First, Boehlert’s article. Almost every one of the reporters Boehlert mentions (MSNBC’s Chris Matthews, CNN correspondent Candy Crowley, and CBS’s Dan Rather, to name just a few) not only responded to the debates and the campaigns in the manner Boehlert rightly complains about – they also are journalists in a position to influence how boring, or not, the election process has been to date. These reporters have had opportunities to interview either the candidates themselves or the officials working for them, and to ask questions about policy and planning issues, about the proposals they have made for how they would lead the nation, about their plans to address health care, social security, taxes, even the war ... the list of potential topics for discussion is long indeed. Yet serious efforts to discuss policy issues never happen, not with American journalists. They ask the questions, but they do not insist on the candidate’s answering them, for the sake of the people they purportedly desire to lead. Boehlert notes that the pundits complained the third debate was, in the words of Crowley, “a bit of a wonk fest,” and perhaps this is not what people want to see and hear. But wonkiness aside, the underlying issues are still of critical importance to us all.

For example, Kerry has, throughout the campaign, carried on with an entirely unrealistic set of message points about solving the Bush-created security crisis in Iraq, repeating a mantra about increasing multi-national participation in rebuilding that nation, and stating flatly that he will speed up the process of training the Iraqis to take over securing themselves. Well, how? As many commentators (including those named above) have noted in their role as pundit, Kerry’s plan is terrific-sounding but likely impractical and ineffective; it is, in many ways, a continuation of the drifting policies of the Bush administration, with a slightly better emphasis on coalition-building. Making this point as a pundit, however, is very different from doing so as a journalist in the middle of a dialogue or debate about such a policy with the candidate. Don’t the American people deserve to hear Senator Kerry acknowledge that, in fact, there is little he can do, as president, to change the war in Iraq over night, and that continued American deaths are likely for the duration of our involvement there? Even if such an acknowledgment were to come with a direct criticism of the Bush administration tied to it, still, doesn’t America have the right to hear the truth from Mr. Kerry, and not just the message points?

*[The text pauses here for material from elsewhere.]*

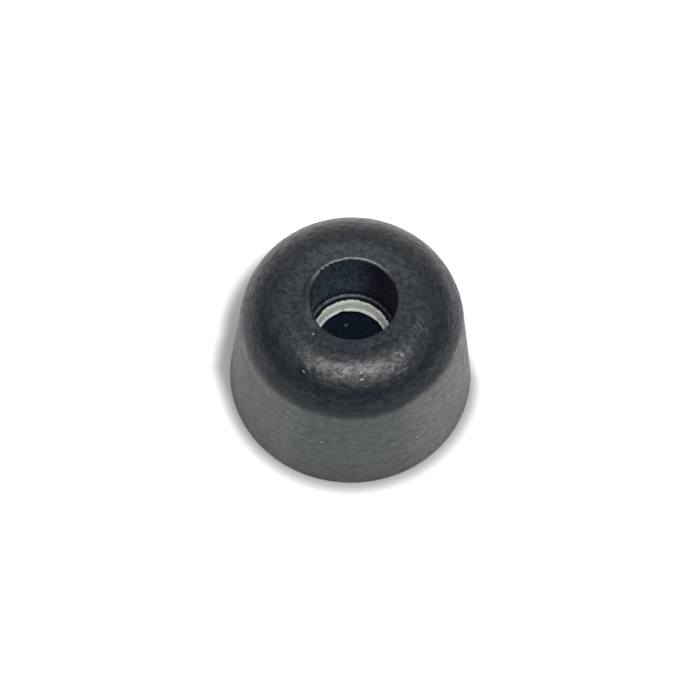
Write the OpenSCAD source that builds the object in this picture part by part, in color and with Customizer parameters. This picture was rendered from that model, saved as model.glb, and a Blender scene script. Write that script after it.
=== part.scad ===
// Rubber foot with a steel washer moulded in.
//
// A drafted rubber body with a rounded shoulder stands on its wide flat base, at z = 0,
// with its axis on Z. A round recess in its top takes the head of the fixing screw.
// The head bears on the washer at the foot of the recess, and the screw runs on down
// through the washer's coned hole and the pad of rubber below it.
// Lengths are in millimetres, angles in degrees.

/* [Rubber body] */
// Diameter of the foot at its widest, round the base
base_d = 38; // [36:0.5:60]
// Height from the flat base to the flat top
foot_h = 26; // [24:0.5:40]
// Draft of the side wall, from upright
side_draft = 6.2; // [2:0.1:8]
// Radius of the rounded shoulder
shoulder_r = 8; // [4:0.5:9.5]
// Radius of the edge round the base
base_edge_r = 0.4; // [0.2:0.1:1.5]

/* [Screw recess] */
// Diameter of the recess that takes the screw's head
recess_d = 13.5; // [13:0.1:14.5]
// Radius of the edge round the mouth of the recess
mouth_edge_r = 0.4; // [0.2:0.1:0.8]
// Height of the rubber ledge at the foot of the recess, above the washer's face
ledge_h = 0.5; // [0.2:0.1:2]
// How far the ledge's inner wall slopes in, from its edge down to the washer
ledge_slope = 0.25; // [0.1:0.05:0.4]

/* [Steel washer] */
// Outside diameter of the washer
washer_d = 24; // [18:0.5:28]
// Diameter of the washer's hole at its narrowest
washer_hole_d = 10.5; // [8.4:0.1:11]
// Thickness of the washer
washer_t = 2.5; // [1.5:0.1:3]
// Height of the straight land at the foot of the hole
land_h = 0.3; // [0.2:0.1:1]
// Slope of the cone that widens the hole from there up, from upright
cone_slope = 17.5; // [10:0.5:20]
// Width of the washer's face that the rubber leaves bare round the cone
bared_w = 0.1; // [0.05:0.05:0.2]
// Radius that punching leaves on the washer's outer upper edge
washer_edge_r = 0.25; // [0.1:0.05:0.5]
// Thickness of the rubber pad between the base and the washer
pad_h = 11.2; // [8:0.1:13]

/* [Hidden] */
$fn = 180;

// The rubber is moulded against the washer, with no gap between them
bond_gap = 0;
// The pin that holds the washer in the mould also forms the hole below it
hole_r = washer_hole_d / 2;

base_r = base_d / 2;
recess_r = recess_d / 2;
washer_r = washer_d / 2;
washer_face_z = pad_h + washer_t;
// The cone runs from the land up to the washer's face, and the ledge stands round it
cone_z = pad_h + land_h;
cone_r = hole_r + (washer_face_z - cone_z) * tan(cone_slope);
bared_r = cone_r + bared_w;
ledge_z = washer_face_z + ledge_h;
ledge_r = bared_r + ledge_slope;

// Centre of the arc round the base
base_edge_x = base_r - base_edge_r;
// Centre of the shoulder's arc, which runs tangent into the side wall and the flat top
shoulder_z = foot_h - shoulder_r;
side_run = (base_edge_r - shoulder_z) * sin(side_draft) + base_edge_r - shoulder_r;
shoulder_x = base_edge_x + side_run / cos(side_draft);
// Centre of the arc round the mouth of the recess
mouth_x = recess_r + mouth_edge_r;
mouth_z = foot_h - mouth_edge_r;

// How far cutting shapes run past what they cut
past = 1;

// The point on a circle's rim at an angle from +X
function on_arc(centre, r, angle) = centre + r * [cos(angle), sin(angle)];

// A slice of a disc between two angles less than half a turn apart
module slice(centre, r, from, to) {
    middle = (from + to) / 2;
    reach = 2 * r;
    intersection() {
        translate(centre) circle(r = r);
        polygon([centre, on_arc(centre, reach, from), on_arc(centre, reach / cos((to - from) / 2), middle),
            on_arc(centre, reach, to)]);
    }
}

// Half of the body's section, filled in: the outline that the mould gives it
module body_outline() {
    shoulder = [shoulder_x, shoulder_z];
    base_edge = [base_edge_x, base_edge_r];
    mouth = [mouth_x, mouth_z];
    polygon([
        [0, 0],
        [base_edge_x, 0],
        base_edge,
        on_arc(base_edge, base_edge_r, side_draft),
        on_arc(shoulder, shoulder_r, side_draft),
        shoulder,
        [shoulder_x, foot_h],
        [mouth_x, foot_h],
        mouth,
        [recess_r, mouth_z],
        [0, mouth_z]
    ]);
    slice(base_edge, base_edge_r, -90, side_draft);
    slice(shoulder, shoulder_r, side_draft, 90);
    slice(mouth, mouth_edge_r, 90, 180);
}

// Half of the washer's section, grown by a gap on all sides
module washer_section(gap = 0) {
    outer = [washer_r - washer_edge_r, washer_face_z - washer_edge_r];
    polygon([
        [hole_r - gap, pad_h - gap],
        [washer_r + gap, pad_h - gap],
        [washer_r + gap, outer.y],
        outer,
        [outer.x, washer_face_z + gap],
        [cone_r - gap, washer_face_z + gap],
        [hole_r - gap, cone_z]
    ]);
    slice(outer, washer_edge_r + gap, 0, 90);
}

// Half of the section of what the rubber leaves open along the axis
module opening_section() {
    // Through hole in the pad
    translate([0, -past]) square([hole_r, pad_h + 2 * past]);
    // The recess, its ledge, and the washer's place as far out as the ledge bares it
    polygon([
        [0, pad_h],
        [bared_r, pad_h],
        [bared_r, washer_face_z],
        [ledge_r, ledge_z],
        [recess_r, ledge_z],
        [recess_r, foot_h + past],
        [0, foot_h + past]
    ]);
}

module rubber_body() {
    color([0.2, 0.21, 0.22])
        rotate_extrude()
            difference() {
                body_outline();
                opening_section();
                washer_section(bond_gap);
            }
}

module steel_washer() {
    color([0.62, 0.65, 0.61])
        rotate_extrude()
            washer_section();
}

rubber_body();
steel_washer();
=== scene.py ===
import math

import bmesh
import bpy
from mathutils import Matrix, Vector


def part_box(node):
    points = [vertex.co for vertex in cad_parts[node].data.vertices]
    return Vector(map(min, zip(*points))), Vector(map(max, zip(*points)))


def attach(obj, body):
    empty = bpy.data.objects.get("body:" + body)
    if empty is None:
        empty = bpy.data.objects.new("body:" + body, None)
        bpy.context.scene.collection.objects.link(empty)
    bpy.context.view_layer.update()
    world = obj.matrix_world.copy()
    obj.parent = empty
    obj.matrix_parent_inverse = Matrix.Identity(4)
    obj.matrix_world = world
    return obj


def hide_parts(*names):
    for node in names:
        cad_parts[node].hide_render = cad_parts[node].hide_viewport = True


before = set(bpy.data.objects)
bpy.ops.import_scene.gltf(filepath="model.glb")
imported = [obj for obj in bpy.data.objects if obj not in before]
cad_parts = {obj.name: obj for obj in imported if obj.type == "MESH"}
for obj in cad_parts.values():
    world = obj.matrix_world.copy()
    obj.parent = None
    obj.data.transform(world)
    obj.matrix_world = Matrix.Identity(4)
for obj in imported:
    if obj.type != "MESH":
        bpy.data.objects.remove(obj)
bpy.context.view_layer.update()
scene = bpy.context.scene
mm = 0.001


# ---------------------------------------------------------------- rubber body
# The foot itself is one moulding in black rubber: a blunt cone with a deeply rounded shoulder,
# a screw-head recess in the top and a plain hole below. It is pressed round the washer in a
# turned steel mould, which parts where the shoulder begins and leaves a fine seam there.

foot_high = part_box("rubber_body")[1]
washer_low, washer_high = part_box("steel_washer")
foot_r = foot_high.x
foot_h = foot_high.z
washer_r = washer_high.x
washer_bottom = washer_low.z
washer_face = washer_high.z

side_draft = math.radians(6.2)
shoulder_r = 8.0 * mm
base_edge_r = 0.4 * mm
crown_start = math.radians(15)
crown_r = 4.7 * mm
top_dish = math.radians(6.5)
recess_r = 6.75 * mm
mouth_roll = math.radians(20)
mouth_roll_r = 0.9 * mm
mouth_edge_r = 0.2 * mm
ledge_h = 0.5 * mm
ledge_drop = 0.12 * mm
lip_r = 6.3 * mm
lip_edge_r = 0.22 * mm
hole_r = 5.25 * mm
washer_edge_r = 0.25 * mm
around = 400
merge_gap = 0.001 * mm
smooth_angle = math.radians(40)
quarter = math.pi / 2

base_arc_r = foot_r - base_edge_r
shoulder_z = foot_h - shoulder_r
wall_run = (shoulder_z - base_edge_r) * math.tan(side_draft)
shoulder_arc_r = base_arc_r + (base_edge_r - shoulder_r) / math.cos(side_draft) - wall_run
crease_r = shoulder_arc_r + shoulder_r * math.cos(side_draft)
crease_z = shoulder_z + shoulder_r * math.sin(side_draft)
mouth_arc_r = recess_r + mouth_edge_r
roll_end = top_dish + mouth_roll
roll_arc_r = mouth_arc_r + (mouth_roll_r - mouth_edge_r) * math.sin(roll_end)
crown_arc_r = shoulder_arc_r + (shoulder_r - crown_r) * math.sin(crown_start)
crown_z = shoulder_z + (shoulder_r - crown_r) * math.cos(crown_start)
dish_start_r = crown_arc_r - crown_r * math.sin(top_dish)
dish_end_r = roll_arc_r - mouth_roll_r * math.sin(top_dish)
dish_end_z = crown_z + crown_r * math.cos(top_dish) - (dish_start_r - dish_end_r) * math.tan(top_dish)
roll_z = dish_end_z - mouth_roll_r * math.cos(top_dish)
mouth_z = roll_z + (mouth_roll_r - mouth_edge_r) * math.cos(roll_end)
ledge_z = washer_face + ledge_h
seam_band = 0.6 * mm
seam_turn = math.radians(4)
rim_band = 0.9 * mm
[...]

Likewise Mr. Bush has been allowed to talk about this “coalition” that is helping American efforts in Iraq, or the amount of money returned to middle-class Americans through his tax cuts. But the coalition is an illusion – 30-some nations providing a few thousand troops, at most, and little financial support as well – and the Bush tax cuts have clearly and unambiguously benefited the rich to a greater degree than anyone else. Bush agrees to precious-few interviews, so the opportunities to question him directly have been limited (he is media-phobic because he isn’t so bright, as was amply demonstrated a year or so ago when he agreed to speak with NBC’s Tim Russert), which made the opportunity to do so in the three debates all the more important. Opportunities that passed by Dan Rather, Charlie Gibson, and Bob Schieffer as if they had never happened in the first place. Moreover, when Karl Rove or other Bush administration and campaign officials go in front of the media, they echo the same message points – and are just as happily allowed not to answer tough questions. Again: don’t the American people deserve to hear, clearly and unambiguously, an acknowledgment from the Bush administration that their fiscal policies benefit the wealthiest 1% of Americans more than anyone else? Do we not have a right to hear our own president admit the truth about the vast Iraq war coalition he mentions so persistently?

The candidates have addressed many of these issues themselves, in the debates that these same journalists found so boring: Kerry has attacked Bush, Bush has attacked Kerry. This is all well and good; the value of the debate format is exactly that, allowing Americans to see the candidates address issues on their own. However, it cannot take the place of the pursuit of truth even by (partisan) journalists seeking to protect one campaign or the other. Asking tough questions, and pressing for truthful answers, helps to inform Americans about the candidates, and can reduce the efficacy of attack ads – or at least make them more focused on substantive differences between the candidates rather than scare tactics – and can help ensure that the candidates we can choose from are the best, the brightest, and the most effective. All of which should go a long way to addressing Maureen Dowd’s complaints, and my own, about how unscintillating Bush and Kerry are, and how much the honesty and passion of Howard Dean are missing at this moment in time.

American journalists: what are you afraid of?

[1]Courting the Finicky Women,” by Maureen Dowd, The New York Times, 15 October 2004.
[2]The media reaction: Ho-hum, just a Kerry sweep,” by Eric Boehlert, Salon, 13 October 2004.